O excluído quer se tornar o opressor, porque sim. Porque quer ter vingança, quer sentar do outro lado da mesa e jogar com as cartas que o excluíram, se sente no merecimento disso, pois provavelmente passou por muito para chegar ali. O que move as sociedades é o sexo, e o sexo, bendito seja Oscar Wilde, é poder, afinal. No fenômeno (esquecido) dos rolezinhos, em 2013, dos jovens de favelas em São Paulo que queriam ser notados em shoppings de luxo, atraindo a repulsa provocada na mídia que defendeu passivamente, é claro, a volta daquela “gente diferenciada” ao portões da favela, canil humano por razões muito mais cruéis do que se pensa, estava pulsante uma revolta ancestral de exclusão, ostentando agora o tênis Nike que os playboys usam, sem se importar com isso. Quem não tem liberdade se importa, e vê até o valor do conceito. É normal, e constitui-se em todos os cantos do mundo, até mesmo em Budapeste, na Hungria, sendo “a volta dos que não foram”, a volta dos que não sumiram na carrocinha que apaga tantos sonhos do mundo, o clímax sócio e antropológico de uma fábula que de ingênua, orgulhosamente não ostenta nada.
Também foi Wilde quem aponta: “O descontentamento é o primeiro passo na evolução de um homem ou nação”, e nesse caso, de um cão.
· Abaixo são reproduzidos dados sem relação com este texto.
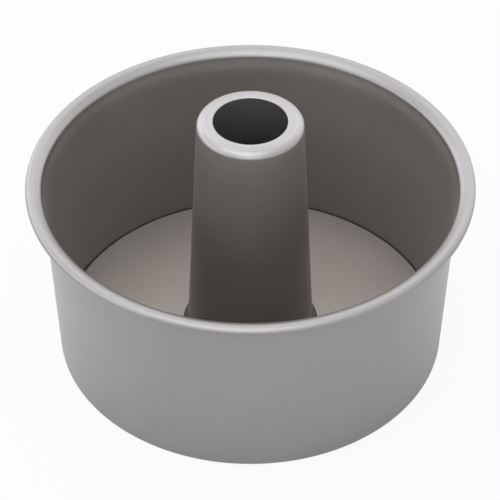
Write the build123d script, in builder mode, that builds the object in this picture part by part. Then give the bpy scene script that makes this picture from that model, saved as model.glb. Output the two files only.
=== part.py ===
from build123d import *
import os
from math import asin, cos, degrees, radians, sin

# Angel food cake pan of anodised sheet aluminium, in millimetres. +Z is up and the origin is the centre of
# the pan's foot on the surface that it stands on. Three turned pieces share the upright axis: the wall with
# its rolled rim and turned-in ledge, the loose base disc on that ledge, and the centre tube crimped to the disc.

# Wall
wall_sheet = 1.2
foot_diameter = 195.6
pan_height = 101.5
wall_taper = 2.25
flare_radius = 6.6
roll_radius = 2.8
roll_turn = 230
ledge_width = 8.8
hem_gap = 0.1

# Base disc
disc_sheet = 1.2
disc_gap = 0.4
disc_edge_round = 0.3

# Centre tube
tube_sheet = 1.2
tube_foot_diameter = 64.6
tube_height = 135.5
tube_taper = 2.8
shoulder_radius = 3.3
mouth_fold_width = 4.5
mouth_dome_radius = 12
mouth_edge_round = 0.25
crimp_width = 2.5
crimp_fillet = 0.8
flange_width = 3
neck_fit = 0.05

# Angles in degrees
quarter_turn = 90
half_turn = 180


def away(centre, radius, angle):
    """The point at a distance and an angle in degrees from a centre."""
    return (centre[0] + radius * cos(radians(angle)), centre[1] + radius * sin(radians(angle)))


# Wall places, as radius and height in the half section.
# The wall's outer face is a straight line that leans outwards from the foot circle on the ground.
foot_radius = foot_diameter / 2
ledge_height = 2 * wall_sheet
lean = radians(wall_taper)
foot_bend = (foot_radius - ledge_height * (1 - sin(lean)) / cos(lean), ledge_height)
flare_height = pan_height - flare_radius
crest_radius = foot_radius + (flare_radius - wall_sheet + flare_height * sin(lean)) / cos(lean)
flare_bend = (crest_radius, flare_height)
roll_centre = (crest_radius, pan_height - roll_radius)
roll_end = quarter_turn - roll_turn
hem_bend = (foot_radius - ledge_width + wall_sheet, wall_sheet)
hem_end = foot_bend[0] - hem_gap

# Disc places. It lies on the doubled ledge with its gap measured to the wall's inner face at that height.
disc_radius = foot_radius + ledge_height * sin(lean) / cos(lean) - wall_sheet / cos(lean) - disc_gap
floor_height = ledge_height + disc_sheet

# Tube places. Its outer face is a straight line that leans inwards from the foot circle at the floor.
slope = radians(tube_taper)
tube_foot_radius = tube_foot_diameter / 2
neck_inner_radius = tube_foot_radius - tube_sheet / cos(slope)
neck_radius = neck_inner_radius + tube_sheet
shoulder_height = tube_height - shoulder_radius
shoulder_drop = (shoulder_radius + (shoulder_height - floor_height) * sin(slope)) / cos(slope)
shoulder = (tube_foot_radius - shoulder_drop, shoulder_height)
dome = (shoulder[0], tube_height - mouth_dome_radius)
dome_under_radius = mouth_dome_radius - tube_sheet
crimp_height = floor_height + 2 * tube_sheet
crimp_fold = (tube_foot_radius + crimp_width - tube_sheet, floor_height + tube_sheet)
corner_height = crimp_height + crimp_fillet
corner_radius = tube_foot_radius + (crimp_fillet - (corner_height - floor_height) * sin(slope)) / cos(slope)
corner = (corner_radius, corner_height)
flange_height = ledge_height - tube_sheet
flange_radius = neck_radius + flange_width


def dome_turn(radius):
    """The angle in degrees from the top of the folded-in dome round to the mouth, at a radius of the dome."""
    return degrees(asin(mouth_fold_width / radius))


# Wall with rolled rim and hemmed ledge
with BuildPart() as pan_wall:
    with BuildSketch(Plane.XZ) as wall_section:
        with BuildLine():
            Line((hem_bend[0], 0), (foot_bend[0], 0))
            CenterArc(foot_bend, ledge_height, -quarter_turn, quarter_turn - wall_taper)
            Line(
                away(foot_bend, ledge_height, -wall_taper),
                away(flare_bend, flare_radius - wall_sheet, half_turn - wall_taper),
            )
            CenterArc(flare_bend, flare_radius - wall_sheet, half_turn - wall_taper, wall_taper - quarter_turn)
            CenterArc(roll_centre, roll_radius - wall_sheet, quarter_turn, -roll_turn)
            Line(
                away(roll_centre, roll_radius - wall_sheet, roll_end),
                away(roll_centre, roll_radius, roll_end),
            )
            CenterArc(roll_centre, roll_radius, roll_end, roll_turn)
            CenterArc(flare_bend, flare_radius, quarter_turn, quarter_turn - wall_taper)
            Line(
                away(flare_bend, flare_radius, half_turn - wall_taper),
                away(foot_bend, ledge_height - wall_sheet, -wall_taper),
            )
            CenterArc(foot_bend, ledge_height - wall_sheet, -wall_taper, wall_taper - quarter_turn)
            Polyline(
                (foot_bend[0], wall_sheet),
                (hem_end, wall_sheet),
                (hem_end, ledge_height),
                (hem_bend[0], ledge_height),
            )
            CenterArc(hem_bend, wall_sheet, quarter_turn, half_turn)
        make_face()
    revolve(axis=Axis.Z)

# Base disc, a plain round plate with a hole for the tube's neck
with BuildPart() as base_disc:
    with BuildSketch(Plane.XY.offset(ledge_height)):
        Circle(disc_radius)
        Circle(neck_radius + neck_fit, mode=Mode.SUBTRACT)
    extrude(amount=disc_sheet)
    disc_edges = base_disc.edges().filter_by(GeomType.CIRCLE).sort_by(SortBy.RADIUS)[-2:]
    fillet(disc_edges, disc_edge_round)

# Centre tube, folded in to the mouth at its top and crimped over and under the disc at its foot
with BuildPart() as center_tube:
    with BuildSketch(Plane.XZ) as tube_section:
        with BuildLine():
            dome_top = CenterArc(dome, mouth_dome_radius, quarter_turn, dome_turn(mouth_dome_radius))
            dome_under = CenterArc(dome, dome_under_radius, quarter_turn, dome_turn(dome_under_radius))
            Line(dome_top @ 1, dome_under @ 1)
            CenterArc(shoulder, shoulder_radius - tube_sheet, quarter_turn, tube_taper - quarter_turn)
            Polyline(
                away(shoulder, shoulder_radius - tube_sheet, tube_taper),
                (neck_inner_radius, floor_height),
                (neck_inner_radius, ledge_height),
            )
            CenterArc((neck_radius, ledge_height), tube_sheet, half_turn, quarter_turn)
            Polyline(
                (neck_radius, flange_height),
                (flange_radius, flange_height),
                (flange_radius, ledge_height),
                (neck_radius, ledge_height),
                (neck_radius, floor_height),
                (crimp_fold[0], floor_height),
            )
            CenterArc(crimp_fold, tube_sheet, -quarter_turn, half_turn)
            Line((crimp_fold[0], crimp_height), (corner[0], crimp_height))
            CenterArc(corner, crimp_fillet, -quarter_turn, tube_taper - quarter_turn)
            Line(
                away(corner, crimp_fillet, half_turn + tube_taper),
                away(shoulder, shoulder_radius, tube_taper),
            )
            CenterArc(shoulder, shoulder_radius, tube_taper, quarter_turn - tube_taper)
        make_face()
        fillet(tube_section.vertices().group_by(Axis.X)[0], mouth_edge_round)
    revolve(axis=Axis.Z)

pan_wall.part.label = "pan_wall"
base_disc.part.label = "base_disc"
center_tube.part.label = "center_tube"

os.makedirs("parts", exist_ok=True)
export_step(pan_wall.part, "parts/pan_wall.step")
export_step(base_disc.part, "parts/base_disc.step")
export_step(center_tube.part, "parts/center_tube.step")
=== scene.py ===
import math

import bpy
import numpy as np
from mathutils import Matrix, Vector


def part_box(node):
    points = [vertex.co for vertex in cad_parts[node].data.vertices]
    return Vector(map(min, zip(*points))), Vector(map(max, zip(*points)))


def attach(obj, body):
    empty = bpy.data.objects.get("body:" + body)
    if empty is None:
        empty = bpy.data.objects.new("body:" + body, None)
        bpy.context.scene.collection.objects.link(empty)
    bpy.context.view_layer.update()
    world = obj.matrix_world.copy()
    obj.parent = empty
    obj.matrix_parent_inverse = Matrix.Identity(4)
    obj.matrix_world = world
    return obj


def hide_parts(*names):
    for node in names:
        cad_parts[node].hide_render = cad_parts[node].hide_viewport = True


# Angel food cake pan of grey anodised aluminium, in metres, +Z up, standing on its foot at height 0. The
# frame gives the outer sizes of its three pieces. Each piece is drawn again here as the bent sheet that it
# is, from the midline of its section, and turned about the upright axis.

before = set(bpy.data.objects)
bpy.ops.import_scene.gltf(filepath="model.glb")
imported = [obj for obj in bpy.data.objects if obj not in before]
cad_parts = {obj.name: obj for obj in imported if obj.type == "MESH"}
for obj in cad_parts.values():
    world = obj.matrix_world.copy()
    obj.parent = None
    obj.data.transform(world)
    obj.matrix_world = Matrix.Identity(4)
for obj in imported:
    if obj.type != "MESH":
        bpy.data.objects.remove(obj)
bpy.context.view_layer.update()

mm = 0.001
quarter_turn = 90
half_turn = 180

# Sizes that the frame gives
wall_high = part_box("pan_wall")[1]
disc_low, disc_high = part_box("base_disc")
tube_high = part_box("center_tube")[1]
rim_radius = wall_high.x
pan_height = wall_high.z
disc_radius = disc_high.x
ledge_height = disc_low.z
floor_height = disc_high.z
flange_radius = tube_high.x
tube_height = tube_high.z

# Sheet. It is drawn a little thinner, so that leaves that lie on each other keep a hairline between them.
sheet = floor_height - ledge_height
fold_hairline = 0.04 * mm
leaf = sheet - fold_hairline / 2
cut_edge_round = 0.25 * mm

# Wall
wall_taper = 2.25
collar_foot_radius = 30 * mm
collar_lean = 12
collar_bend_radius = 3 * mm
flare_radius = 7.1 * mm
flare_turn = 44
roll_radius = 2.3 * mm
roll_turn = 230
ledge_width = 8.8 * mm
hem_gap = 0.1 * mm

# Disc
disc_gap = 0.4 * mm
neck_clearance = 0.05 * mm

# Centre tube
tube_taper = 2.8
shoulder_radius = 3.3 * mm
crown_radius = 25 * mm
mouth_fold_width = 5.1 * mm
lip_radius = 1.2 * mm
lip_turn = 35
crimp_width = 2.5 * mm
crimp_fillet = 0.8 * mm
flange_width = 3 * mm
neck_bend_radius = 0.3 * mm

# Fineness of the meshes
bend_step = 6
run_step = 8 * mm
corner_points = 5
least_step = 0.0001 * mm
sides_of_wall = 384
sides_of_tube = 256


def direction(angle):
    """The direction at an angle in degrees, as a step in radius and one in height."""
    return np.array([math.cos(math.radians(angle)), math.sin(math.radians(angle))])


def arc(centre, radius, start, turn):
    """A bend of a sheet's midline: centre + radius * (cos a, sin a) while a goes from start through turn, in
    degrees. Each row holds the point's radius and height, then the sheet's left-hand normal."""
    steps = max(2, math.ceil(abs(turn) / bend_step))
    angle = np.radians(start + turn * np.linspace(0, 1, steps + 1))
    outward = np.column_stack((np.cos(angle), np.sin(angle)))
    return np.hstack((np.array(centre) + radius * outward, -np.sign(turn) * outward))


def spot(radius, height, normal_angle):
    """One point of a midline, with the sheet's left-hand normal at an angle in degrees."""
    return np.array([[radius, height, *direction(normal_angle)]])


def midline(*bends):
    """Joins bends into one line. The straight run from one bend's end to the next one's start is
    end + s * (start - end), with s in equal steps from 0 to 1."""
    rows = [bends[0]]
    for bend in bends[1:]:
        end, start = rows[-1][-1], bend[0]
        steps = max(1, math.ceil(np.hypot(*(start - end)[:2]) / run_step))
        share = np.linspace(0, 1, steps + 1)[1:-1, None]
        rows.append(end + share * (start - end))
        rows.append(bend)
    return np.vstack(rows)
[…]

Vários, centenas de indigentes, desde pitbulls a beagles, que como milhares de homens e mulheres (não registrados no filme) obrigados a pertencer a uma condição inglória, se apoiam no soberbo caráter metafórico da obra alemã (revestida por um tratamento ímpar na importância de cada arco na história, e na manipulação do impacto que cada um pode ter) e andam os vira-latas pelas cidades, rumo ao fim do arco-íris nunca prometido, mas sonhado, à procura de um bem-estar que foge deles, fadado ao alcance da mão que circo e pão nos dá.
A natureza do ser que caça recusa-se ser caçada, ser vítima, e nesse inconformismo que faz o animal mostrar dentes e garras, constitui-se um filme poderoso e à flor da pele, onde João e Maria escapam da casa da Bruxa, e só não a liquidam se forem contidos pela descoberta que só a música e o amor, essa redenção brega que ainda funciona, salvam o mundo e concebem às raças em conflito o sentar, o equilíbrio de forças, e o tempo para repensar se a paz ainda é possível no convívio entre as diferenças. Deus Branco é uma fábula retumbante, e que usa da selvageria das espécies para discursar sobre a humanidade – e a volta dos rolezinhos, por favor. Grande filme.